**Aim:** From the listing below, copy every line with the word "record".

**Supplied data:**
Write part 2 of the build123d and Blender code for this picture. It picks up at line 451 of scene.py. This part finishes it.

* * *

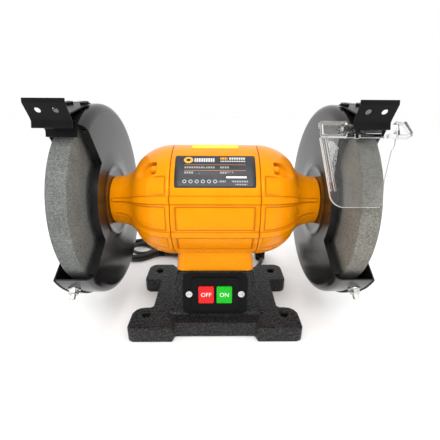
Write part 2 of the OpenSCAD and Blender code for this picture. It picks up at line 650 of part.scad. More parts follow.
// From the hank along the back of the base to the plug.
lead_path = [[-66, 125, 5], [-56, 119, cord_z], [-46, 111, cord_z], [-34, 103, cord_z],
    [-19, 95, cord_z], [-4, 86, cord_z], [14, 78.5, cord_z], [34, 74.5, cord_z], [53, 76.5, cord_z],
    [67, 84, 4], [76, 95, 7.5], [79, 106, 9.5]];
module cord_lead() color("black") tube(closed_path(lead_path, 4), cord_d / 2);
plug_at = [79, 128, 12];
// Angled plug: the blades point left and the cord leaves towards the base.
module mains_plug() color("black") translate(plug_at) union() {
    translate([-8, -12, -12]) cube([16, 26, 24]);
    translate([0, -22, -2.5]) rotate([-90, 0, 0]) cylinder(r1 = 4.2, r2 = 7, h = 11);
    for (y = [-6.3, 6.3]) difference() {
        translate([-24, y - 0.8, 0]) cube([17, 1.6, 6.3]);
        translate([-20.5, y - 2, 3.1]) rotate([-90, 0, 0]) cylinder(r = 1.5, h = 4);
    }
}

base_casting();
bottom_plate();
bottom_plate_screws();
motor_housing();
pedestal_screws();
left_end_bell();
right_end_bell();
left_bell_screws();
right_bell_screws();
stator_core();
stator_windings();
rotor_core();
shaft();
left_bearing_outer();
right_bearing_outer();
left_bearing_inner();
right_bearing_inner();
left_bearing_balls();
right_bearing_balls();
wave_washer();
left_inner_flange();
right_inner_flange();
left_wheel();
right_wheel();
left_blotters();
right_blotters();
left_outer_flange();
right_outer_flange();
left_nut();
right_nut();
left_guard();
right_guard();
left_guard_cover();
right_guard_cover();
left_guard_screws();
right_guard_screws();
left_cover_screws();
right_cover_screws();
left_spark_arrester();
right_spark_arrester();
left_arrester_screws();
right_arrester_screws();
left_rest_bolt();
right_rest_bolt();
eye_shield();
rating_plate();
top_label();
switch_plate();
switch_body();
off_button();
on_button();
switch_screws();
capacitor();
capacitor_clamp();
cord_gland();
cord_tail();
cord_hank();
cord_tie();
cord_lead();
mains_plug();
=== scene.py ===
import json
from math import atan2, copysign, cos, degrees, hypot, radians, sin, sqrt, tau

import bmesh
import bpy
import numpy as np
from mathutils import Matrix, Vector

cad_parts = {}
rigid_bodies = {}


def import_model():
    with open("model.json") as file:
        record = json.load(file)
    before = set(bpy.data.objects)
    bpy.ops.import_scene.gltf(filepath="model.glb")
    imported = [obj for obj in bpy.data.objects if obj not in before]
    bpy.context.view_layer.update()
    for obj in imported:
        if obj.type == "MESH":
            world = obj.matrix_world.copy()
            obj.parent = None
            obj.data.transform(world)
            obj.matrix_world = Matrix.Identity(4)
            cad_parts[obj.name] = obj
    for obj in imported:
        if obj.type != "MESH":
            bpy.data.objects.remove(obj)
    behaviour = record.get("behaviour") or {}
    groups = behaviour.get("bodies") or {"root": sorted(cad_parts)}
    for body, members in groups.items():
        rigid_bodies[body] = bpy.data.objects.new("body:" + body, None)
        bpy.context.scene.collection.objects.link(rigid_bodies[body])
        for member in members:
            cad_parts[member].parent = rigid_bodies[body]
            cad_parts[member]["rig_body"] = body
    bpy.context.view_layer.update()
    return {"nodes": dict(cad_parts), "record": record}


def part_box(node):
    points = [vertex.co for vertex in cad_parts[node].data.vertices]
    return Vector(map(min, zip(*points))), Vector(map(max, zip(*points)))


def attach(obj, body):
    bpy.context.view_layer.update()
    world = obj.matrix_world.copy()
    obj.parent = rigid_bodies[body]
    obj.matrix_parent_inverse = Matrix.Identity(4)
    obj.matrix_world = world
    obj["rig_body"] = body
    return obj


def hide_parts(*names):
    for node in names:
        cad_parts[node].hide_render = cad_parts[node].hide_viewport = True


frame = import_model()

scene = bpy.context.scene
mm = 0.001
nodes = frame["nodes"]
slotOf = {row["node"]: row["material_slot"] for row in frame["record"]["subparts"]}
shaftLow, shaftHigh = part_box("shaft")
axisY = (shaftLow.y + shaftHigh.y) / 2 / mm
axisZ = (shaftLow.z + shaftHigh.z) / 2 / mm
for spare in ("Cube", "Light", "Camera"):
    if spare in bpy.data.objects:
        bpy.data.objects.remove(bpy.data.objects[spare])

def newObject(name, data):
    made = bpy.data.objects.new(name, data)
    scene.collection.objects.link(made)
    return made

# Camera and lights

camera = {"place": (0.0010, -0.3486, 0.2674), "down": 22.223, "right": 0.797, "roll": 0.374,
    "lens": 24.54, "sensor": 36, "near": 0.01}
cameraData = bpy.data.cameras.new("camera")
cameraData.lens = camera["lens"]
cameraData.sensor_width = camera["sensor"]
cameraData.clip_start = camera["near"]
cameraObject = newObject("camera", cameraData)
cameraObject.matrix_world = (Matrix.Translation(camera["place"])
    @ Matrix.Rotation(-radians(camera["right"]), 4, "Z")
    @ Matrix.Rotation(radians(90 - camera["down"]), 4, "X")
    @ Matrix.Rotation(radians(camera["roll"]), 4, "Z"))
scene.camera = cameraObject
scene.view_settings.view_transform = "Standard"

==

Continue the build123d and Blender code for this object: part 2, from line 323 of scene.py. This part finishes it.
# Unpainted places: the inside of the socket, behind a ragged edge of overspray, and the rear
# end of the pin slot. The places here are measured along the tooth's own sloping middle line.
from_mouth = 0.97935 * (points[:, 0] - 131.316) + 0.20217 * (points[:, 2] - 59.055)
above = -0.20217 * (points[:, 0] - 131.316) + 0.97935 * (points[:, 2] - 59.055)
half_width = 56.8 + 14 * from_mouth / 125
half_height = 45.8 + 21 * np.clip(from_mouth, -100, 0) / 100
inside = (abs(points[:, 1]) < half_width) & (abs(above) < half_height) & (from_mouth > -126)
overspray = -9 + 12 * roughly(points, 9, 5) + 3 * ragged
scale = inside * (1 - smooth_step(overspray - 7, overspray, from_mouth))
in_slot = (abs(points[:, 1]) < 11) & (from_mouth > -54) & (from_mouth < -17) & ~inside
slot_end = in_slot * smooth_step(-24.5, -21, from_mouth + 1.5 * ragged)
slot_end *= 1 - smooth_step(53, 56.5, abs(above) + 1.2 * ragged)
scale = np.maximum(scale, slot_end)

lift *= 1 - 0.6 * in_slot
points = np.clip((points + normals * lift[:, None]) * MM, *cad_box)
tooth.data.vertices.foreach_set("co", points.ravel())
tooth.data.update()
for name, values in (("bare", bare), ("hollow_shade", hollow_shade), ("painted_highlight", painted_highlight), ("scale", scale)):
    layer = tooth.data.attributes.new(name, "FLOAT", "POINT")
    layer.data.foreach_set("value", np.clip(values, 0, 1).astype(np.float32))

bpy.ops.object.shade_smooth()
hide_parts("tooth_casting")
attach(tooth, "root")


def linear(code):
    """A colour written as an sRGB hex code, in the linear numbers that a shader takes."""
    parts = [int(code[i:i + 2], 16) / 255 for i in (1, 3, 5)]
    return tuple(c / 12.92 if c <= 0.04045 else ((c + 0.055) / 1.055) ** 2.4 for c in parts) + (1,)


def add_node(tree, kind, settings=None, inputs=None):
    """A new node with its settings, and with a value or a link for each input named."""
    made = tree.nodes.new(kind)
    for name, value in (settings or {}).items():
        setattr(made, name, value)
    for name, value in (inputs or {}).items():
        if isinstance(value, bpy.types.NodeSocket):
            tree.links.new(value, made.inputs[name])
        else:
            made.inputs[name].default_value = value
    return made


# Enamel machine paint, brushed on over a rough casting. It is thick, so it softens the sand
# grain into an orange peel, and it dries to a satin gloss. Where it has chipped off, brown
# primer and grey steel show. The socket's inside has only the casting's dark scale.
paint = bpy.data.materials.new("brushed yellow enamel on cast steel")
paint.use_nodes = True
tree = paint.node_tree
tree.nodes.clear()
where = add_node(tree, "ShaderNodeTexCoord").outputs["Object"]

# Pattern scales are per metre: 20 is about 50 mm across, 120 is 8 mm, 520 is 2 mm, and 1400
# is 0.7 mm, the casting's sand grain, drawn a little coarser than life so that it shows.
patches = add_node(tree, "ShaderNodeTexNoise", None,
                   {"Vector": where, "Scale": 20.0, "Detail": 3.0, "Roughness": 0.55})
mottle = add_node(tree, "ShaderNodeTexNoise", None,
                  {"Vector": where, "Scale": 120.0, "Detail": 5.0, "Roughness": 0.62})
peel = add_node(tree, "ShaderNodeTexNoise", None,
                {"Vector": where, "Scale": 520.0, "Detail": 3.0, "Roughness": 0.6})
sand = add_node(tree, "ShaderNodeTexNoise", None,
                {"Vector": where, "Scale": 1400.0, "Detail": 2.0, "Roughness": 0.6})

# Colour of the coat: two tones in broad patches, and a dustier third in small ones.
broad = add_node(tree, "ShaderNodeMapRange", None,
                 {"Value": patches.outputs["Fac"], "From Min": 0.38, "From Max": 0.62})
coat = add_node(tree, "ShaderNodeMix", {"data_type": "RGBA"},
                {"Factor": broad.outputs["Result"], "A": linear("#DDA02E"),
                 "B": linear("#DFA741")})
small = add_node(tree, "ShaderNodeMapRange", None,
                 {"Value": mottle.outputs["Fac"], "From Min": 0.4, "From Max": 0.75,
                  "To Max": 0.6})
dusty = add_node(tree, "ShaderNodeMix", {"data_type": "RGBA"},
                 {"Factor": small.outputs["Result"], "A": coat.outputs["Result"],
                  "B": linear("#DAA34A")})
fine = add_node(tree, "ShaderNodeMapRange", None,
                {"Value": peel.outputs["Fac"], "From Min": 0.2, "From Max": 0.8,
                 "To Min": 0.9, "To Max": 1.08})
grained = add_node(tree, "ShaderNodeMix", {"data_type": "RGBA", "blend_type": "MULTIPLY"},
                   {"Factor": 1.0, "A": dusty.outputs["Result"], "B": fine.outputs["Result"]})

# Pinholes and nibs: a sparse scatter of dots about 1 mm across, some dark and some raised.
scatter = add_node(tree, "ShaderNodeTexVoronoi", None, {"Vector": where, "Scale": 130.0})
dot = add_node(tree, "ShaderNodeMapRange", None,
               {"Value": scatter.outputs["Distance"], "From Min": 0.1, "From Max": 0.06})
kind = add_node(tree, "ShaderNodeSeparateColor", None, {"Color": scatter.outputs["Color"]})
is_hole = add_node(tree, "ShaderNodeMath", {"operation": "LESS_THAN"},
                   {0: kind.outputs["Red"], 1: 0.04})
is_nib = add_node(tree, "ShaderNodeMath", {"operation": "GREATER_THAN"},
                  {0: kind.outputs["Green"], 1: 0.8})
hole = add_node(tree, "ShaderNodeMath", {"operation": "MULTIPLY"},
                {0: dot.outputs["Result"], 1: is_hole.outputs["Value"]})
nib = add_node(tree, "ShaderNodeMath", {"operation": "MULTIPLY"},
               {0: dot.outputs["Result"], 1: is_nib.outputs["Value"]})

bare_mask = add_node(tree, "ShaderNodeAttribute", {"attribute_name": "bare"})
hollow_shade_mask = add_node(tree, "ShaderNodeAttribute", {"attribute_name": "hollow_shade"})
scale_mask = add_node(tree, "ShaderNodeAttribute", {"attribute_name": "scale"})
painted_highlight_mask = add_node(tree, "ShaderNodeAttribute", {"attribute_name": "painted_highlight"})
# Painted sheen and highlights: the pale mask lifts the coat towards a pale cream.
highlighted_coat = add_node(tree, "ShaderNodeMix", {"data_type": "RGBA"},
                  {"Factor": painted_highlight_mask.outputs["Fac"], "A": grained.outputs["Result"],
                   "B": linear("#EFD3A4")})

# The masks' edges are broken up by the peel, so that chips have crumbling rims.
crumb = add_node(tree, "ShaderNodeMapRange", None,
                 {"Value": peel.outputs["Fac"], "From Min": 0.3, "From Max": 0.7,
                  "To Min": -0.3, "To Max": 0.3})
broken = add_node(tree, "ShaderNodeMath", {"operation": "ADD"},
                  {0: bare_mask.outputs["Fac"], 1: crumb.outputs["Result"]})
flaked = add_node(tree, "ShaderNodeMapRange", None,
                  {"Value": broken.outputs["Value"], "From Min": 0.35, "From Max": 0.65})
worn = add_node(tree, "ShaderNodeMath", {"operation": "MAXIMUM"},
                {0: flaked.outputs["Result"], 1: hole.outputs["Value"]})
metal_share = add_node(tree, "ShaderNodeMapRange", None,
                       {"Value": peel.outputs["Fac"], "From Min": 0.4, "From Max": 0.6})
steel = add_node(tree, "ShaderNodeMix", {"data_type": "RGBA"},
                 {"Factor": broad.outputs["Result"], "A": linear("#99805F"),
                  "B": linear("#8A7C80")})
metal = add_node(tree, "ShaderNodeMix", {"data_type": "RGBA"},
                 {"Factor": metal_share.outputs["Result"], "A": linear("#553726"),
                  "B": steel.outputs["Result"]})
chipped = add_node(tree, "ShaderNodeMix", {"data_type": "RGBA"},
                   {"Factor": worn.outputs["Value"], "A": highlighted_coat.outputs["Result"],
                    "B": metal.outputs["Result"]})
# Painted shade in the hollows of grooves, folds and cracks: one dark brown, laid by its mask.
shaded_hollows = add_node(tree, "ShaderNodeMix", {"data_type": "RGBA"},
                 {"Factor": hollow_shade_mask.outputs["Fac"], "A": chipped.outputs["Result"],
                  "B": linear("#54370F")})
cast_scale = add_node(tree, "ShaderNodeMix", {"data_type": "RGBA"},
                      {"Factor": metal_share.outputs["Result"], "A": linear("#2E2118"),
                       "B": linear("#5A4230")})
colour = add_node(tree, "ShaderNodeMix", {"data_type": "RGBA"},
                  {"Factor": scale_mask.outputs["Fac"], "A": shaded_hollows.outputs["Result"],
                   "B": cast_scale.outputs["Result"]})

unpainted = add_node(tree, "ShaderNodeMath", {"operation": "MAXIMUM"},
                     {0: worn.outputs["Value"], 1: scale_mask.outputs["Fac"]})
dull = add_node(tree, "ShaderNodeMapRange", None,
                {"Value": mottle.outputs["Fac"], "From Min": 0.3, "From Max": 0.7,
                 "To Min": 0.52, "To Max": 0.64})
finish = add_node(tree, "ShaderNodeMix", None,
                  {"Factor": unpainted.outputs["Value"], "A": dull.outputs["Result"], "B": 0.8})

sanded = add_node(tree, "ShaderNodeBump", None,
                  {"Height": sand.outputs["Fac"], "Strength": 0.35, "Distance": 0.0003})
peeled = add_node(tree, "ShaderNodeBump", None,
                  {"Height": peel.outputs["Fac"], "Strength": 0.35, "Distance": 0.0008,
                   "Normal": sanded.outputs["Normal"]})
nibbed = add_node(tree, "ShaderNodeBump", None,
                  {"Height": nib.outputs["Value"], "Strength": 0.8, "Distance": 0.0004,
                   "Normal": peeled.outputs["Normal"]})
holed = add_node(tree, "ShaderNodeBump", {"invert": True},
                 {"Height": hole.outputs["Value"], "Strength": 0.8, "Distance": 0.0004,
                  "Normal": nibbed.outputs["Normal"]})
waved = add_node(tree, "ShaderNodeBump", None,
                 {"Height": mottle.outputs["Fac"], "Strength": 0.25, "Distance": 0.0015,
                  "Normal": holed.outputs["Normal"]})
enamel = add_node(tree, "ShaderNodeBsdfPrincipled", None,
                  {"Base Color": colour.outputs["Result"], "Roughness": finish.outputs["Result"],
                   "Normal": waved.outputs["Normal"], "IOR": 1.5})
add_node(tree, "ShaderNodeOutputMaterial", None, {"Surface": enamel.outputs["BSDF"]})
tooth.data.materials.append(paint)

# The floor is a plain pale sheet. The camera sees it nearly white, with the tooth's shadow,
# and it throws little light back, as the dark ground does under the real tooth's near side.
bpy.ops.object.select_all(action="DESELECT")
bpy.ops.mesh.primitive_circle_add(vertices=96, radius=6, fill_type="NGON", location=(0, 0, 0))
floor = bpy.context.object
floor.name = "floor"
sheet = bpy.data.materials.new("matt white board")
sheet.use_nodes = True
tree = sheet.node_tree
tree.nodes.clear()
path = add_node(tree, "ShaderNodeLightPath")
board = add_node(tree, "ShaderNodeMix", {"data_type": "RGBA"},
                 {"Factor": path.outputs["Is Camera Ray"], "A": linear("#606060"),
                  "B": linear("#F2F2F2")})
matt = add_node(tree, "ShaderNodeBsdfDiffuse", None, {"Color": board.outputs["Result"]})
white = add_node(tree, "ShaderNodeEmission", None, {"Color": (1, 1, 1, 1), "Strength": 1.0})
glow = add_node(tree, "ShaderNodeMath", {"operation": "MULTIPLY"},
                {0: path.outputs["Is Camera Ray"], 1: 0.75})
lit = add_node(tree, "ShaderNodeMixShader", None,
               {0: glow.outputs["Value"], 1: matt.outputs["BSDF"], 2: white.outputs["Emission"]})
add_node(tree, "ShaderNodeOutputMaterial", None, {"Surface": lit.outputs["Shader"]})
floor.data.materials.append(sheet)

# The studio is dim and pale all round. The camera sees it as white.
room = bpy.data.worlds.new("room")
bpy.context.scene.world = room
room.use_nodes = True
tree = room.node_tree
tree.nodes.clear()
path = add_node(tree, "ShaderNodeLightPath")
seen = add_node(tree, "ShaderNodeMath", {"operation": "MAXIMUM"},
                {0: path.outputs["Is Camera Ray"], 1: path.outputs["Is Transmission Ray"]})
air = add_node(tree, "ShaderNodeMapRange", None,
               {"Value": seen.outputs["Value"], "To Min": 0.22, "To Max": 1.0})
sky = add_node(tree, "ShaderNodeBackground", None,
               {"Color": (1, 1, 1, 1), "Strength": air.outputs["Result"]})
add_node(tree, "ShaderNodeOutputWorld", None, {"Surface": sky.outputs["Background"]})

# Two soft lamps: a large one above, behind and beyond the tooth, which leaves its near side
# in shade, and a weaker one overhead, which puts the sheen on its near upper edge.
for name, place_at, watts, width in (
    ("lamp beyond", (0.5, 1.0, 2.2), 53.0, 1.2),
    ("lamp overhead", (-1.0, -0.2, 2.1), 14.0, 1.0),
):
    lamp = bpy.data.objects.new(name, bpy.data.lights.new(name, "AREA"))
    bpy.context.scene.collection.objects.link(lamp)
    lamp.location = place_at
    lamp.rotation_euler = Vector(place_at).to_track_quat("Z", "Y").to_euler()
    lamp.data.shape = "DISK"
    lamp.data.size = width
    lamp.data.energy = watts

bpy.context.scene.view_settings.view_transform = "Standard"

**Solution for this task:**
        record = json.load(file)
    behaviour = record.get("behaviour") or {}
    return {"nodes": dict(cad_parts), "record": record}
slotOf = {row["node"]: row["material_slot"] for row in frame["record"]["subparts"]}